### SHORT TASK
Look through the data below. Pick out the lines holding the string "part".

## BEGIN ITEMS

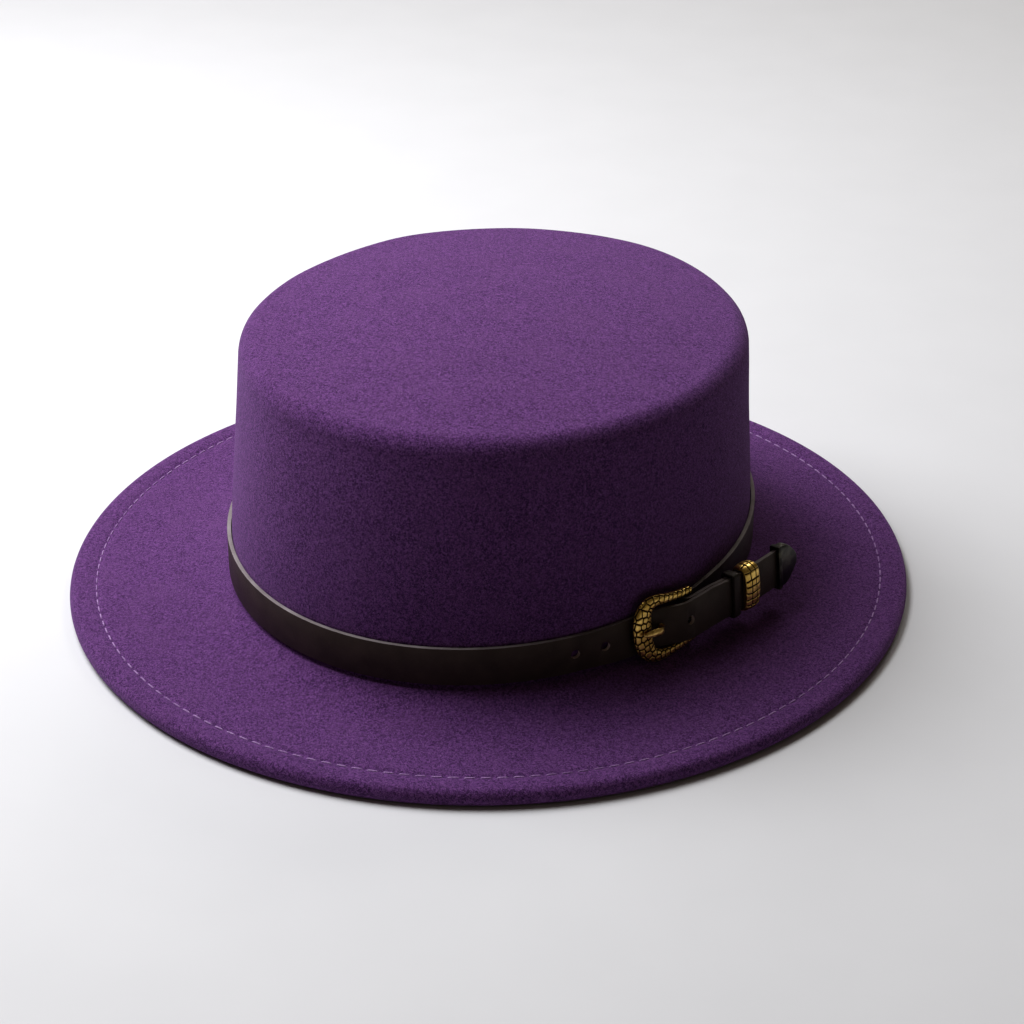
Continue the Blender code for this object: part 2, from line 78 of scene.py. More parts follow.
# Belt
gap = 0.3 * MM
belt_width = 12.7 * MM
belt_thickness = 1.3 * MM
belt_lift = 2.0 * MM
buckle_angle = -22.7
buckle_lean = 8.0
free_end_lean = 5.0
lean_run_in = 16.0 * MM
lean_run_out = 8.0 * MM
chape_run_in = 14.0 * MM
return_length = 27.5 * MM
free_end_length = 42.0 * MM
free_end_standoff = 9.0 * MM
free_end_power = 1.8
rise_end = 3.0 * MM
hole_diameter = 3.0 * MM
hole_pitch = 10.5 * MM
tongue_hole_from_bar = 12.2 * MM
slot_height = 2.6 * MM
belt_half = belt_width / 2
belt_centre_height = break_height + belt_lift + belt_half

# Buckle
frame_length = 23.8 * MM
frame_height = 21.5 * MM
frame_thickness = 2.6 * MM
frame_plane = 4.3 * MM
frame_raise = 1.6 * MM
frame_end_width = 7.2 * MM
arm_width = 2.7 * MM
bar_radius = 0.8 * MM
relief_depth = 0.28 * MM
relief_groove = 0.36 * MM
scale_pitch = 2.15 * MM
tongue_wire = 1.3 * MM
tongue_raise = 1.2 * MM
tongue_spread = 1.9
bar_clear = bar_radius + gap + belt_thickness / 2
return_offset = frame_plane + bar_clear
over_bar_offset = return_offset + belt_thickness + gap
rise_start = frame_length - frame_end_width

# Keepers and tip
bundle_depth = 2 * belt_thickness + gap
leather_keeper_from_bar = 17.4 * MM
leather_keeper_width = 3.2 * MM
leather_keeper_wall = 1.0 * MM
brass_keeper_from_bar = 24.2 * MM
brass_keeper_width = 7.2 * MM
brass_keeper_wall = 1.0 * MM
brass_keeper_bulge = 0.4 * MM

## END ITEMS
## BEGIN ITEMS

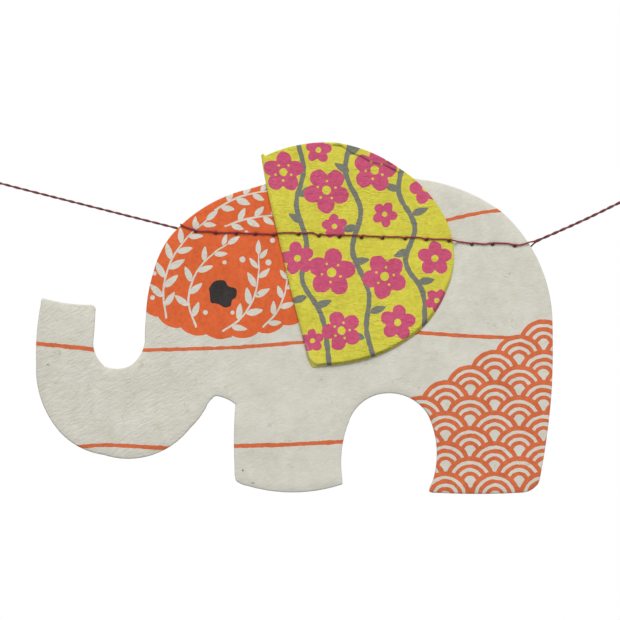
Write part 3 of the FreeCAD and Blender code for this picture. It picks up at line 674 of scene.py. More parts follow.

## END ITEMS

### FULL RESPONSE
Continue the Blender code for this object: part 2, from line 78 of scene.py. More parts follow.
Write part 3 of the FreeCAD and Blender code for this picture. It picks up at line 674 of scene.py. More parts follow.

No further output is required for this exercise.